Ashish took me by surprise it has to be said. Not by his bold use of colour or texture (or sequins and more sequins) that we have come to expect form an Ashish collection, but by the direction the collection took. What started out really well with the gorgeous sunflower dress (left) and the somewhat kooky fact that he had teamed most of his dresses with these gorgeous clumpy boots that had flowers sprouting out of them, unfortunately then seemed to descend into outfits and make up that more than closely resembled a party of circus clowns. Perhaps this is what he was going for, and I’m thinking it had to be, but it crossed a line for me somewhere. Although we may want to take risks in fashion and elements of his collection when taken separately, such as the wide trousers, the bright colours, the sequins, the clashing prints and the unbelievably literal take on floral etc were genuinely gorgeous, but worn all together, seemed a little too comical for my liking. Unlike his AW11 collection, which I ADORED with his gorgeous bright take on tartan and knitwear, I found many elements of this particular collection hard to take seriously. 

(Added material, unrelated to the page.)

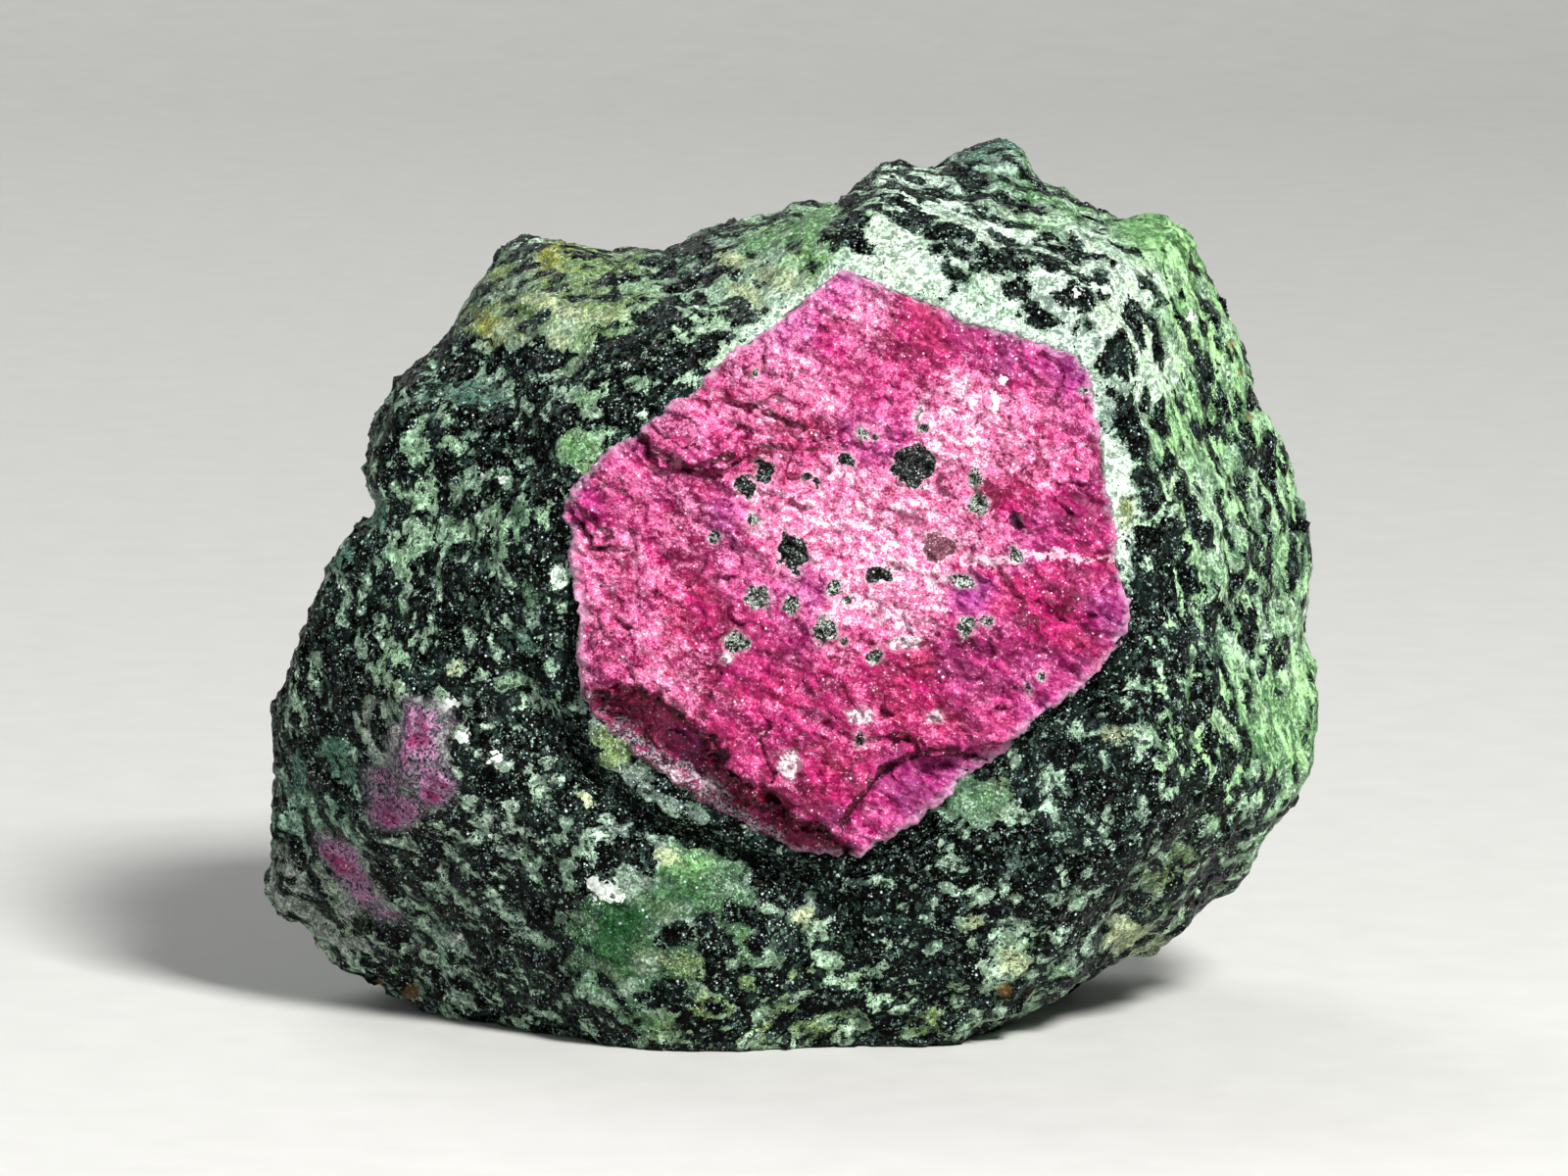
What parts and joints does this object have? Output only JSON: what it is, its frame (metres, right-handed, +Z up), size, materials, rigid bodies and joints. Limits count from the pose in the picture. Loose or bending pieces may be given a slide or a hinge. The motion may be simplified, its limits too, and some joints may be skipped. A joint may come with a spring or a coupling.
{
  "type": "ruby in zoisite specimen",
  "caption": "Rough lump of green and black zoisite rock with a large flat hexagonal ruby crystal in its front face and small rubies at its lower left, standing on a flat broken base.",
  "frame": {"origin": "middle of the bounding box's bottom face, on the surface that the specimen stands on", "axes": "+Z up, -Y out of the front that shows the large ruby, +X to the right as seen from the front"},
  "size_m": [0.0902, 0.0588, 0.0742],
  "materials": {
    "zoisite": "rough broken, green zoisite with black amphibole grains",
    "ruby": "rough broken, opaque pinkish red"
  },
  "bodies": {
    "root": {"zoisite_matrix": "zoisite", "ruby_crystal": "ruby", "upper_small_ruby": "ruby", "lower_small_ruby": "ruby"}
  },
  "joints": []
}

John Rocha: I wasn’t overly enthused by the John Rocha collection. As usual, he focused on a lot of dark autumnal colours and at no stage did it feel remotely spring like. I find his focus on feathers and textures to be somewhat overwhelming each season. I did however like his Navajo take on the headwear which was very cute; the long extended headpieces which hung down along the models body and the plaits which featured throughout.  The silhouette of this collection was very samey; small and understated on top, wide and heavily textured on the bottom. The heavily fringed or feathered dresses were definitely impressive from an intricacy point of view but they weren’t terribly flattering. As an aside however, I am rather taken with Simone’s collection for Top Shop which I shall return to later.